Nous sommes conviés à la première leçon de peinture de Nicolas Poussin.
Puis, ajoutant un peu plus loin comme une sentence irrévocable et humiliante, il s'empare des pinceaux de Porbus :
« La mission de l'art n'est pas de copier la nature, mais de l'exprimer ! »
En quelques coups de pinceau, le vieux peintre insuffle la vie dans l'oeuvre qui se dresse devant lui, métamorphose le tableau de Porbus au point que Marie L Égyptienne semble renaître après son intervention. Toutefois, si Frenhofer domine parfaitement la technique, il lui manque, pour son propre ouvrage, La Belle Noiseuse, toile qui monopolise l'essentiel de son art depuis dix ans, mais sans atteindre à cette perfection absolue qui est son idéal artistique, travail qui doit montrer l'âme du modèle, tout en reflétant celle de l'artiste.
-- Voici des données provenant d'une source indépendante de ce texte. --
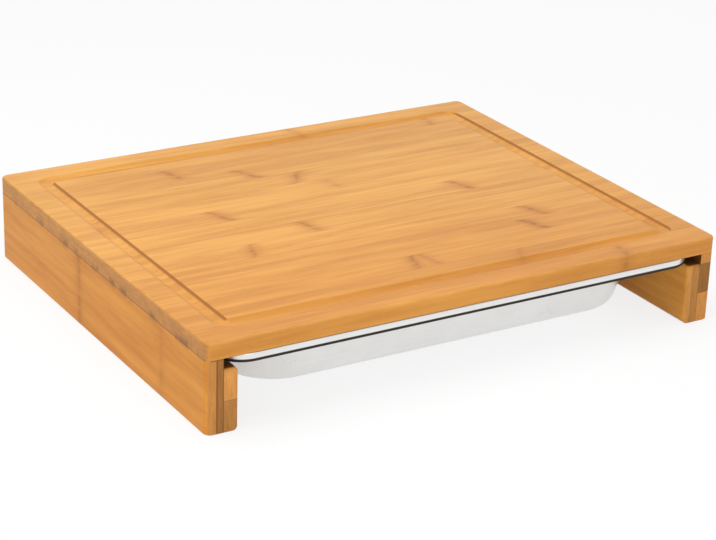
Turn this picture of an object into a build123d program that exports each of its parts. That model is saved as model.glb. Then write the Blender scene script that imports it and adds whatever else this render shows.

Ce futur chef-d'oeuvre, que personne n'a encore jamais vu, serait le portrait d'une certaine Catherine Lescault.
Nicolas Poussin s'accorde alors avec le vieux maître dans une sorte de contrat digne d'un pacte faustien : faire poser la femme qu'il aime, la belle Gillette, dont il a toujours su cacher au monde la beauté, mais en échange elle entrera dans la célébrité d'une oeuvre et Nicolas Poussin en profitera pour parfaire son éducation de jeune peintre en prenant une leçon de peinture décisive ; voilà que les deux hommes s'entendent sans avoir pensé une seule fois demander le consentement à la principale intéressée. Mais la future Belle Noiseuse fait des noises, réagit, s'insurge, c'est pas que Gillette trouve ça rasoir car elle a déjà posé pour celui qu'elle appelle Nic, elle s'indigne tout simplement du procédé, elle a bien raison de comparer cela à une forme de prostitution, c'est d'ailleurs tout à l'honneur de Balzac de l'avoir suggéré ainsi et j'ai rendu grâce à l'écrivain de cette indignation. Gillette finira malgré tout par poser pour Frenhofer ...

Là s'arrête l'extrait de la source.